An insurer or its employees or contractors may not only unfairly discount the opinions of treating doctors, however. Any opinion supporting disability, even that of a consulting doctor paid by the insurer, could be ignored in favor of any other evidence not in support such as a vocational analysis that says a claimant could work despite overwhelming medical evidence to the contrary.

Seek Legal Advocacy

An experienced attorney representing a short- or long-term disability claimant whose claim has been denied or benefits terminated will know how to point out to a reviewing court the practice of cherry-picking.

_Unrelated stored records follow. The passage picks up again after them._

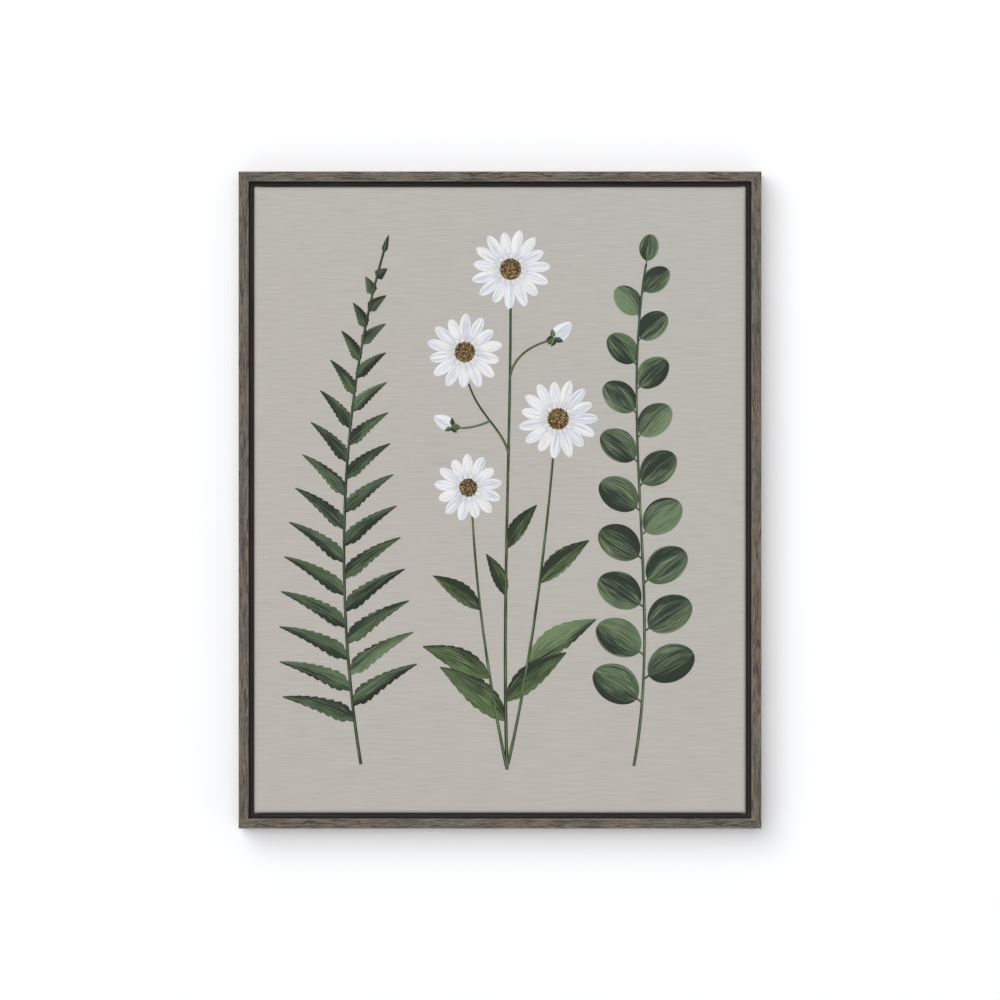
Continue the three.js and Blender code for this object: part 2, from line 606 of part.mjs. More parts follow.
function daisyPetals({ x, y, radius, petals, turn }) {
  const [inner, middle] = [radius * DAISY_CENTRE, vector([x, y])];
  const blades = Array.from({ length: petals }, (_, k) => {
    const angle = THREE.MathUtils.degToRad(turn + (360 * k) / petals);
    const along = new THREE.Vector2(Math.cos(angle), Math.sin(angle));
    const reach = radius * (k % 3 === 1 ? PETAL_FORM.shortReach : 1);
    const foot = middle.clone().addScaledVector(along, inner);
    const width = ((2 * Math.PI * radius) / petals) * PETAL_FORM.fill;
    const path = spray(foot, angle, reach - inner, PETAL_FORM.bend);
    return leaf(path, width, PETAL, LEAF_STEPS.petal, PETAL_PAINT);
  });
  const hub = inner + PETAL_FORM.heart;
  const heart = bore(x, y, hub, CANVAS_FRONT, CANVAS_FRONT - PETAL_PAINT.edge, FLOWER_SIDES);
  const [below, above] = [CANVAS_FRONT + 1, CANVAS_FRONT - CENTRE_PAINT.ridge];
  return cut(join([heart, ...blades]), [bore(x, y, inner + CLEARANCE, below, above, FLOWER_SIDES)]);
}

function daisyCentre({ x, y, radius }) {
  const { edge, ridge } = CENTRE_PAINT;
  const inner = radius * DAISY_CENTRE;
  const dome = CENTRE_DOME.map(([out, rise]) =>
    [inner * out, CANVAS_FRONT - edge - (ridge - edge) * rise]);
  return turned([...dome, [inner, CANVAS_FRONT], [0, CANVAS_FRONT]], x, y, FLOWER_SIDES);
}

function bud({ x, y, angle, length, width }) {
  const heading = THREE.MathUtils.degToRad(angle);
  const along = new THREE.Vector2(Math.cos(heading), Math.sin(heading));
  const foot = vector([x, y]).addScaledVector(along, BUD_FOOT);
  return leaf(spray(foot, heading, length, 0), width, BUD, LEAF_STEPS.bud, PETAL_PAINT);
}

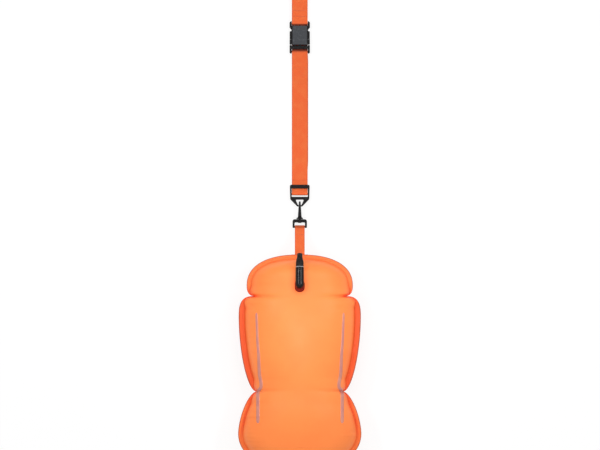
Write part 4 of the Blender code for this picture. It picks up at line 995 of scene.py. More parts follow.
def strip_shape(surface, side, width):
    """A grid laid along the strip's line and dropped on the cloth."""
    line = settle(evenly(strip_line(side), STRIP_SPACING), 3)
    rows = len(line) - 1
    shape = bmesh.new()
    edge_mask = shape.verts.layers.float.new("strip_edge")
    bmesh.ops.create_grid(shape, x_segments=STRIP_ACROSS, y_segments=rows, size=1.0)
    for vert in shape.verts:
        across = vert.co.x
        row = round((vert.co.y + 1.0) / 2.0 * rows)
        along = Vector(line[min(row + 1, rows)]) - Vector(line[max(row - 1, 0)])
        along.normalize()
        taper = 0.7 + 0.3 * smooth_step((line[row][1] - 0.15) / 0.18)
        half = width / 2.0 * taper * (1.0 - 0.85 * abs(row / rows * 2.0 - 1.0) ** 60.0)
        place = Vector(line[row]) + Vector((along.y, -along.x)) * across * half
        hit, normal, _, _ = surface.ray_cast(Vector((side * place.x, float_y(place.y), 1.0)),
                                             Vector((0.0, 0.0, -1.0)))
        sunk = STRIP_EDGE_SUNK if abs(across) > 0.9 else 0.0
        vert.co = hit + normal * (STRIP_LIFT - sunk - STRIP_THICKNESS / 2.0)
        vert[edge_mask] = smooth_step((abs(across) - 0.55) / 0.45)
    bmesh.ops.recalc_face_normals(shape, faces=shape.faces)
    if sum(face.normal.z for face in shape.faces) < 0.0:
        bmesh.ops.reverse_faces(shape, faces=shape.faces)
    return shape


# Webbing

STRAP_SPACING = 0.0011
STRAP_ACROSS = 12
EDGE_ROUNDING = 0.36
RIPPLE_HEIGHT = 0.00018
RAGGED_EDGE = 0.00012
THREAD_RADIUS = 0.00034
STITCH_LEAN = 0.12
TACK_HALF = 0.0017
TACK_PITCH = THREAD_RADIUS * 2.1
TACK_LEAN = 0.28


def soiled(y, z, places):
    """Painted shade that the webbing takes on where it passes round a bar, from 0 to 1."""
    return max(strength * math.exp(-((y - middle) / reach) ** 4.0) * (low < z < high)
               for middle, reach, strength, low, high in places)


def strap_shape(path, width, aside, shaded_at):
    """Webbing along a path in the YZ plane: a grid with its own map in metres, X across and Y
    along. aside gives how far each point of the path lies to the right, and the last argument the
    stretches that get painted shade round the bars, as (y, reach, strength, lowest, highest)."""
    line = settle(evenly(path, STRAP_SPACING), 2)
    rows = len(line) - 1
    along = distances(line)
    shape = bmesh.new()
    bmesh.ops.create_grid(shape, x_segments=STRAP_ACROSS, y_segments=rows, size=1.0)
    own_map = shape.loops.layers.uv.new("strap")
    soil = shape.verts.layers.float.new("soil")
    places = {}
    for vert in shape.verts:
        across = vert.co.x
        row = round((vert.co.y + 1.0) / 2.0 * rows)
        places[vert] = (across * width / 2.0, along[row])
        y, z = line[row]
        vert[soil] = soiled(y, z, shaded_at)
        ripple = RIPPLE_HEIGHT * noise.noise(
            Vector((across * 0.8, along[row] * 38.0, width * 90.0)))
        fray = noise.noise(Vector((across, along[row] * 240.0, 3.3)))
        ragged = RAGGED_EDGE * fray * abs(across)
        vert.co = (across * (width / 2.0 + ragged) + aside(y, z), y, z)
        ahead = Vector(line[min(row + 1, rows)]) - Vector(line[max(row - 1, 0)])
        ahead.normalize()
        vert.co += Vector((0.0, -ahead.y, ahead.x)) * ripple
    for face in shape.faces:
        for loop in face.loops:
            loop[own_map].uv = places[loop.vert]
    return shape


def add_strap(name, path, width, material, aside, shaded_at):
    """A strap with the webbing's thickness and softly rounded edges."""
    strap = mesh_object(name, strap_shape(path, width, aside, shaded_at), material)
    thicken(strap, "webbing thickness", WEBBING).use_even_offset = True
    edge = strap.modifiers.new("soft edges", "BEVEL")
    edge.width = WEBBING * EDGE_ROUNDING
    edge.segments = 3
    edge.limit_method = "ANGLE"
    edge.angle_limit = math.radians(60.0)
    return strap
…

Courts have found this kind of analysis to be an abuse of discretion, a breach of fiduciary duty or an arbitrary or capricious insurance practice.

An Example

In one case from the U.S. Court of Appeals for the Sixth Circuit, cherry-picking is explained well. The court said in Metropolitan Life Ins. Co. v. Conger that it is an abuse of discretion to selectively review the evidence to find evidence to justify cutting off benefits. The court found that the insurance administrator had focused on “slivers of information that could be read to support a denial of coverage and ignored — without explanation — a wealth of evidence that directly contradicted its basis for denying coverage.” This process was not “deliberate or principled” and was “far from reasoned …” Further, the possibility of a contrary conclusion, despite “overwhelming evidence to the contrary” is not a sufficient basis to deny or terminate benefits.

There must be a reasonable — and reasoned — explanation for rejecting doctors’ conclusions supporting disability. Not doing so can amount to an abuse of insurer discretion.